Now imagine a football team where none of the eleven players know their assignments. One assumes they are calling plays. Another rushes the line when they should be in coverage. The result is not just disorganization, it is dysfunction. This is precisely what happens inside leadership teams when roles are left vague or undefined. The outward appearance of authority may remain intact, but the internal dynamics devolve into confusion, duplication, and strategic drift.
In growing organizations, the stakes are even higher. Leadership roles evolve rapidly, often outpacing the clarity required to execute them. When leaders operate without a shared understanding of responsibilities, they stop rowing in the same direction. Progress slows. Silos form. Finger-pointing increases. And accountability disappears.
Many leadership teams are filled with high-performing, high-drive individuals. These are people accustomed to taking action, setting direction, and competing to win. Without defined roles, these same qualities create conflict.
Type-A leaders do not sit idle. If they see a gap, they fill it. If they see a decision, they make it. While this may appear helpful, it often leads to leaders stepping into each other’s lanes, duplicating work, or undermining authority unintentionally.
Without structure, the very strengths that make these leaders successful can backfire. Ego takes over. Communication becomes guarded.

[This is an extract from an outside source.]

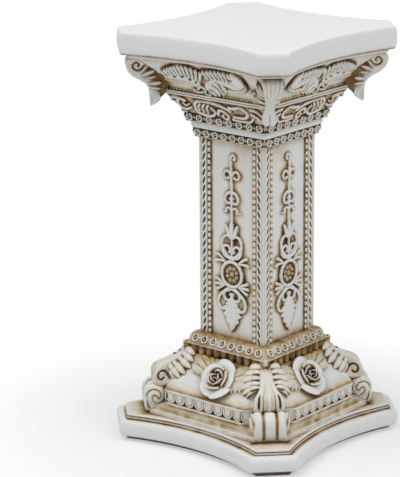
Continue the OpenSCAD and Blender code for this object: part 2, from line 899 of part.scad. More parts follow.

Turf battles emerge. Rather than operating as a unified team, the leadership group fragments into individual contributors competing for influence.
This is not a personnel issue. It is a process issue. High-performing teams require just as much clarity as front-line teams. When expectations are not defined, confusion is inevitable.
One of the most effective tools for aligning leadership teams is a job scorecard. Unlike traditional job descriptions, which often focus on tasks and qualifications, a job scorecard defines the leader’s expected outcomes and deliverables. It answers three critical questions: What is this leader accountable for? How will success be measured? What behaviors are expected?
The most effective scorecards are not created in isolation. They are developed collectively by the leadership team, with each member contributing to and reviewing one another’s scorecards. This process surfaces assumptions, clarifies boundaries, and creates shared understanding.
When scorecards are in place, leaders operate with greater confidence. They know what is expected of them and what they can expect from others. They also have a framework for performance evaluation and a foundation for coaching, feedback, and development.
The Metiss Group frequently works with organizations to implement leadership scorecards as part of broader strategic alignment efforts. These tools do more than clarify roles. They reduce friction, accelerate execution, and improve the overall health of the leadership team
Leadership is a team sport. Like any high-performing team, it requires clear roles, defined responsibilities, and mutual accountability.
Without structured expectations, even the most driven and capable leaders will work at cross-purposes. A lack of clarity breeds conflict, slows progress, and puts the organization at risk. Job scorecards offer a practical solution. They align leadership around shared goals, clarify what success looks like, and ensure every leader is rowing in the same direction.
For companies seeking to scale, strengthen execution, or build a more accountable leadership culture, clarifying roles is not optional. It is foundational.